Since you want the light to be treated as wave, you also need to throw away notion of "bending". A wave spreads out in every direction from every point. A light ray is just superposition of point waves into a wave front. "Bending" of light makes more sense when you talk about photons.

Perhaps this will become clearer if you follow try to calculate the classical!Doppler effect:

Let's look at the crests the torch produces. If the car moves at constant velocity, the origin of crests will be equally spaces on the car's path (your x-axis). Let's say a crest is produced on every meter, with the car going one meter per second. Then the time a crest needs to arrive at the observer is $\Delta t_x=\frac{1}{c}\sqrt{e^2+x^2}$, where $c$ is the speed of light, $e$ is the excentricity of the observer (how far he is from the car's path) and $x$ is the distance the car has travelled.

Since the crests are not sent all at the same time, we have to add that time to the time of sending: $t^{\text{sent}}_x=\frac{x}{v}$ where $v$ is $1\frac{m}{s}$. The time of arrival thus is $t^\text{arrival}_x = \frac{x}{v}+\frac{1}{c}\sqrt{e^2+x^2}$. The frequency of sending light is 1Hz (one crest per second). The frequency the observer will perceive is the inverse of the difference between two crests: $$f_x = \frac{1}{t^{\text{arrival}}_{x+1}-t^{\text{arrival}}_x}$$ Which is a rather complicated expression. :( But fortunately the computer can visualize it:

Your drawing has some mistakes: the wave is not spatial in that sense, the peaks and valleys are a representation of the strength of the electric (and or magnetic) field at that position. So, your light ray should be unidimensional. For instance, the actual wave for the car at rest should be a line, the light will not move back and forth as it travels up. Plus in addition, in you drawing you are implicitly assuming a classical addition of velocities by assuming that the wave behaves non-relativistically. It is an axiom of special relativity that any observer will perceive the light as moving stight and at the same speeed regardeless of the motion of the source of the light. All weird effect of relativity start at this assumption. So, both observers will see a ONE-dimensional light ray moving along a straight path: the locations of the peaks within that line will have nothing to do with the perceived path.

• I am not even talking about the perceived path! Please read my question again. – rahulgarg12342 Jun 18 '14 at 19:01
• it will not bend because it always move in a straight line. Your graph is misleading you because it is wrong:a ray of light is not physicaly a 2D wave, but a 1D one. You are confusing the intensity of the electromagnetic field (represented as a 2D wave), as if it were representing the position of the light itself. So the curved line you get in your graph cannot be interpreted in spatial terms. Your graph is conceptually wrong, or at least your interpretation of what it means. – user16007 Jun 18 '14 at 21:25

rahulgarg12342,

Looks like either your description or your drawing is misleading. You say that the torch is fixed to the car and sends light beam perpendicular to the direction of the movement, and yet on the drawing the torch seems to be hand-held and directed at particular point on the ground, and so the angle keeps changing all the time.

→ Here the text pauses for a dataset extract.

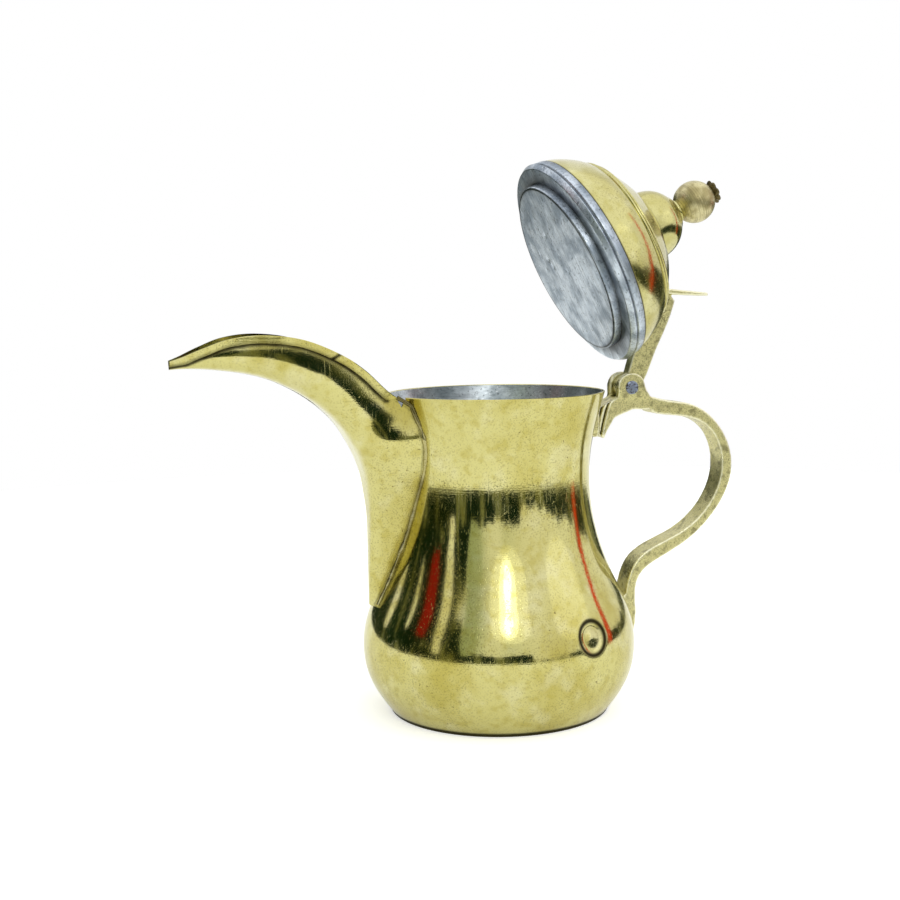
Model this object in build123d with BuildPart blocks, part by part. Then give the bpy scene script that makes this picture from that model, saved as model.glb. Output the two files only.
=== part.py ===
# Arabic coffee pot with a hinged lid, in millimetres.
#
# The origin is the middle of the base, on the surface that the pot stands on, and +Z is up. The hinge and the
# handle are on the +X side, and the spout points along -X. Everything is symmetric about the XZ plane. The lid
# is drawn open, as it stands in the photograph; lid_open turns it back to zero to shut it.
from build123d import *

import os
from math import cos, radians, sin, sqrt

os.makedirs("parts", exist_ok=True)

# ---------------------------------------------------------------- driving dimensions

# Pot body, a spun sheet shell. Levels are heights above the table.
body_height = 148.0
base_radius = 51.3
belly_radius = 63.4
belly_level = 31.0
shoulder_radius = 54.7
shoulder_level = 60.0
waist_radius = 43.0
waist_level = 109.0
mouth_radius = 50.3
body_wall = 1.2
foot_lean = 38.0        # degrees that the wall leans out of the vertical where it leaves the base
mouth_lean = 15.0       # degrees that the wall leans out at the mouth

# Base disc, soldered under the shell
base_plate = 1.4
base_inset = 0.3
base_chamfer = 0.4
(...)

Anyway, whatever you had in mind, your puzzle can be solved by using the Principle of Relativity and assuming it is the ground moving, and not the car. In such case the light beam is always a straight line. And if the torch is just fixed, as you said, the light is sweeping the surroundings all the time.

(In case the torch was actually meant to be hand-held and changing the angle. Remember one thing: when we are watching a light beam in the dark we are just seeing a multiple of photons - each being also a wave itself - and not a single wave that goes all the way from the torch to the destination point. Also when it looks as if we are seeing the photons as they are traveling, all we can actually see are the photons that never made it to the destination point. What we can see are only photons reflected back toward our eye by particles (of air), and therefore those photons never reached "the end", unless they got reflected off the end-point, but still, we cannot see their route. We cannot see see a photon "on its way" from afar, because in order to see a photon it must come directly to our eye.)

If you clarify your question a little bit, I will be able to elaborate more.

• You did not interpret my question in the right way. The first ray is emitted in the first frame and goes as a straight line. When more crests are produced and emitted, the car is constantly changing its position. Therefore each crest is emitted from a different position. But since the original crest was already emitted in a straight line, the other crest have to bend in order to follow the first path. It is not a handheld torch. – rahulgarg12342 Jun 18 '14 at 7:11
• Light is not a continuous "wavy string". It is a set of photons, and each of them behaves like a wave itself. If a photon is emitted, it is no longer "attached" to the source and to other photons. When a car is moving, the torch is sending multiple photons parallel to each other. They are not creating one wave with many crests. – bright magus Jun 18 '14 at 7:33
• Well, that is just one aspect of it. Remember we have to consider wave particle duality. You are only considering it as a photon. In a wave it is very well attached to the other crests. Look to the above answer for clarification. – rahulgarg12342 Jun 18 '14 at 7:55
• If you emit just one photon it is still a particle and a wave. You only need one photon to have a wave. – bright magus Jun 18 '14 at 8:19
• So first a photon is emitted and then it propagates as a wave? – rahulgarg12342 Jun 19 '14 at 5:08

Other answrs havent covered effect of Coriolis force on the emitted waves. Light bends here because of Coriolis force on the waves because of the rotation of the earth, just like you twist and fall from your bicycle when it is moving. In book situations our teachers always give us simplified situatons, but life is considerably complex.